>> We can't deny that the clik-kiddies are increasingly displacing the more
>> efficient protocols like Usenet, with blogs.
> The (aptly called) "clik-kiddies" have to know about "...more efficient
> protocols like Usenet..." first. Though I do agree with you and feel your
> pain. :{
>> For one who has only dial-up connectivety, I need to: receive, edit reply &
>> send reply in 2 separate connection sessions. So it's convenient to
>> copy-paste between the blog-'browser' and a separate 'editing-text'.
> If you are trying to not burn connection time while editing replies, I don't
> see many options other than to make two connections.
>> I try to use the old-proven method of citing: ">"; with line len of < 72.
>> But since normal/fad-following users, get the auto-line-len facility of
>> their standard browsers, apparently ">"-usage is inappropriate? Eg. a
>> mobile user with lin-len-display of < 72, would not get my ">" lines
>> correctly formatted.
> A couple of points:
> 1) Do *NOT* let the incompleteness of something cause you to not follow long
> accepted and followed standards.
> 2) Format=flowed is your /friend/. ;) (Use a line length of 72 - 78.)

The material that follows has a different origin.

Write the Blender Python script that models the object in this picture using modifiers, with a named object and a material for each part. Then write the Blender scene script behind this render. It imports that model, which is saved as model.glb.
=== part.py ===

> 3) You might try indicating replies differently, with out the leading
> character so that when the lines are incorrectly re-wrapped for the given
> display they will not have the leading (reply / quote) character in the
> middle of the line.
>> Does any body else blog-reply via lynx or elinks? This has the advantage
>> of not needing a bloated-browser for each pending reply.
> As long as the browser of your choice will work with the blog, I see no
> reason why /what/ browser you use matters.
What I find is that it's not clear how you're supposed to arrange things,
and there often isn't a means to preview what you've typed (that varies,
sometimes it's there, sometimes the preview isn't). And what looks good
when viewed with Lynx may not look good on a graphic browser (or
vice versa). I thought I'd figured it out, but in some recent cases
ended up with a badly formatted result, so it seems to vary.
Of course, an increasingly common problem is that they have one of
those graphic fields that you are supposed to type in, and that makes
things hard (at the least) when using a text only browser. There
again, it seems to vary, sometimes I post a comment and nothing happens,
and it turns out there was one of those graphic things to type in, but
it was invisible (ie not even something that says "type in what you see"),
while other times there's something to indicate the need.
That's not helpful, but I'm still trying to figure out what varies. It's
an odd situation, I got accused of ranting because of bad formatting
recently (in that case, it was definitely different from what I'd noticed
previously), as if I was some newcomer, when the reality is I'm forced
to adapt since the newcomers don't want to come to the old spaces.